In the Picture
New rules on cooperation with competitors are coming
December 2022Imagine...
You are chief innovation officer for a car manufacturer. One of your department's key projects is to develop self-driving cars. Your department is working overtime because competition in this field is intense. However, you and your competitors would benefit from working together for many reasons: results would be achieved faster, massive investments would be better spread, and this would contribute to greater sustainability. After all, self-driving cars lead to more efficient traffic flows, lower fuel consumption and lower CO2 emissions.
You know some of your colleagues who work for the competition as you meet regularly in your trade association’s working group on self-driving cars. You are eager to encourage them to exchange ideas and work together.
During a management meeting, you pitch your idea and you are immediately instructed not to take any further steps without having discussed it in detail with your legal department. You might have known.
A brief clarification.
Cooperation between competitors and also the exchange between competitors of commercially sensitive information is closely monitored from a competition law perspective.
In doing so, the European Commission uses guidelines on what is and isn’t allowed. These are the guidelines on horizontal cooperation agreements ("horizontal guidelines"). The Commission has also adopted two horizontal block exemption regulations. These provide a safe harbour, on the one hand, for specialisation agreements (specialisation in production) and, on the other hand, R&D agreements. To benefit from the safe harbour, the agreements must meet strict conditions. If they do not (for example, because the parties exceed certain market share thresholds or because their agreements contain restrictions of competition not covered by the block exemption), the parties have to rely on a self-assessment to convince competition authorities or judges, where appropriate, of the pro-competitive nature of their cooperation.
After the block exemption regulation on vertical agreements and the vertical guidelines, this time it is the turn of the horizontal block exemption regulations and guidelines to be revised. These are due to expire at the end of 2022 and the Commission published its proposals for revision earlier this year.
With its proposals, the Commission aims to respond to criticism that the texts of the current horizontal block exemption regulations and horizontal guidelines are not clear enough and considered too strict in a number of areas, and also to adapt its policy to developments over the past decade, such as the digital and green transitions.
Importantly for our chief innovation officer, this does not necessarily mean that the R&D block exemption agreement will provide a wider safe harbour for his plans to cooperate with competitors. Indeed, for R&D agreements involving entirely new products, technologies and processes, the Commission proposes to apply the safe harbour only if a sufficient number of comparable competing R&D efforts remain.

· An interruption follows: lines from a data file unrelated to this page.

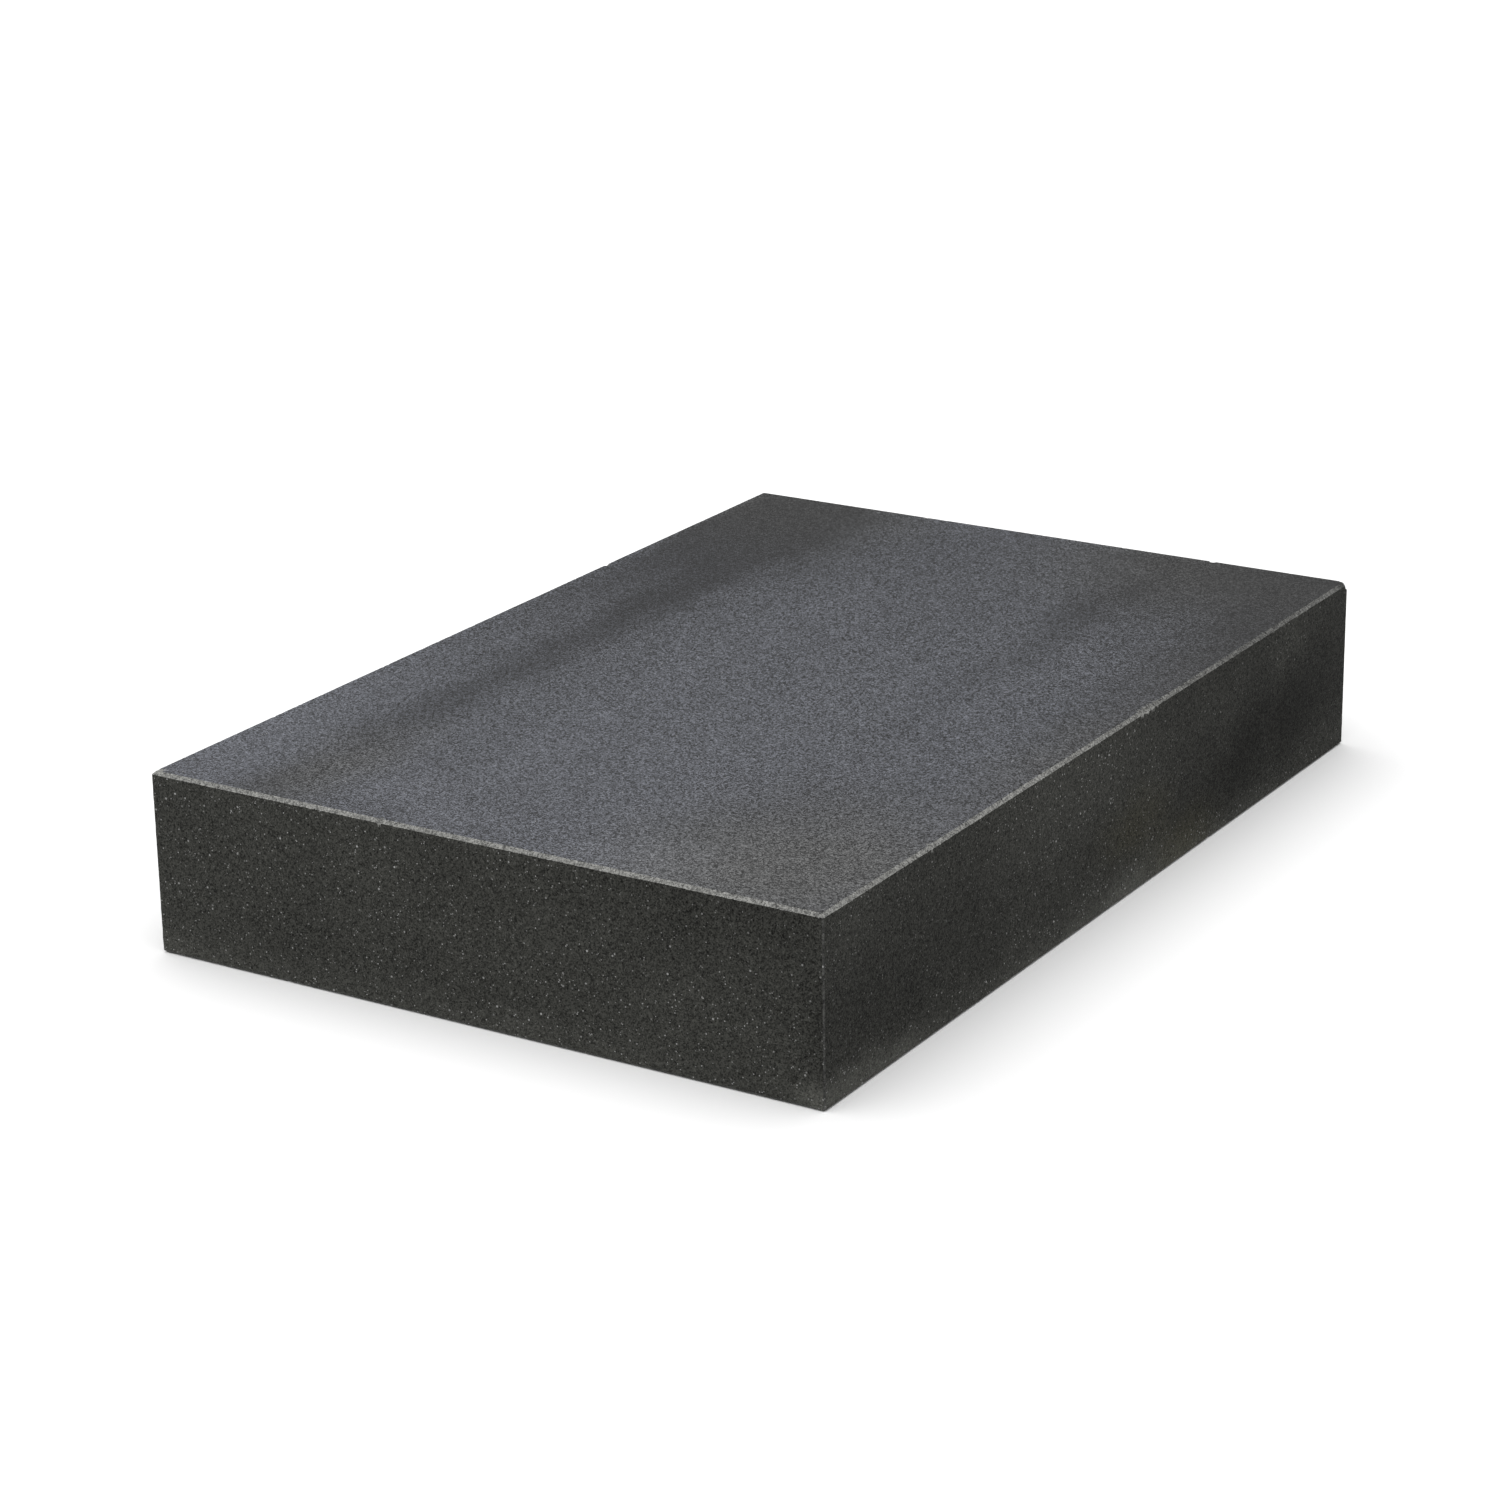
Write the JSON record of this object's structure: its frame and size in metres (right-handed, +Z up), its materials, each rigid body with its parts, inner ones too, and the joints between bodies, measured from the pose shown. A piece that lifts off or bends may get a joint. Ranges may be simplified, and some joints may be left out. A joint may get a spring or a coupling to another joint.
{
  "type": "granite slab",
  "caption": "Thick rectangular slab of dark granite with a flat honed top and a narrow chamfer round it, used as a solid surface for stamping, carving and beating leather.",
  "frame": {"origin": "middle of the underside, on the surface that the slab stands on", "axes": "+Z up, out of the honed working face; +Y along the slab's long sides; +X across it"},
  "size_m": [0.3048, 0.4572, 0.0762],
  "materials": {
    "granite": "satin"
  },
  "bodies": {
    "root": {"granite_slab": "granite"}
  },
  "joints": []
}
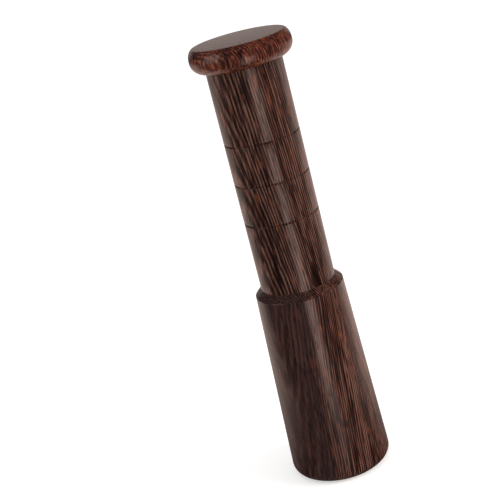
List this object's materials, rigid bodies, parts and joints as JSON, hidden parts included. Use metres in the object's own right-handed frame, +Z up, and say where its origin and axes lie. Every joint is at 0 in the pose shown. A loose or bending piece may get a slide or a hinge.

In addition, the chief innovation officer's legal department will have its work cut out with the proposal of new horizontal guidelines. The proposal includes a rather strict update of the guidelines on the exchange of information between competitors, as well as a new chapter on the competition law analysis of agreements pursuing sustainability objectives. This does not meet the demand of some for a block exemption regulation for sustainability agreements. However, the Commission does provide a "soft" safe harbour for agreements on sustainability standards, where competitors agree to phase out unsustainable products and processes or replace them with sustainable ones.
Concretely.
- The horizontal block exemption regulations provide a safe harbour for categories of specialisation agreements and R&D agreements, and the horizontal guidelines explain the competition law analysis of these agreements, as well as those of other collaborations between competitors, such as joint buying and selling, and also the exchange of information between competitors.
- The current horizontal block exemption regulations and horizontal guidelines date from 2010 and expire at the end of 2022.
- Earlier this year, the Commission published its proposals for new horizontal block exemption regulations and horizontal guidelines, updating the existing ones to reflect developments over the last 10 years, including the greater emphasis on sustainability.
- The proposals are stricter than the current regime in certain areas, including information exchange between competitors and cooperation between competitors on innovation.
- In order to thoroughly analyse the feedback to its proposals, and possibly to fine-tune its proposals, the Commission has extended the validity of the two horizontal block exemption regulations until 30 June 2023.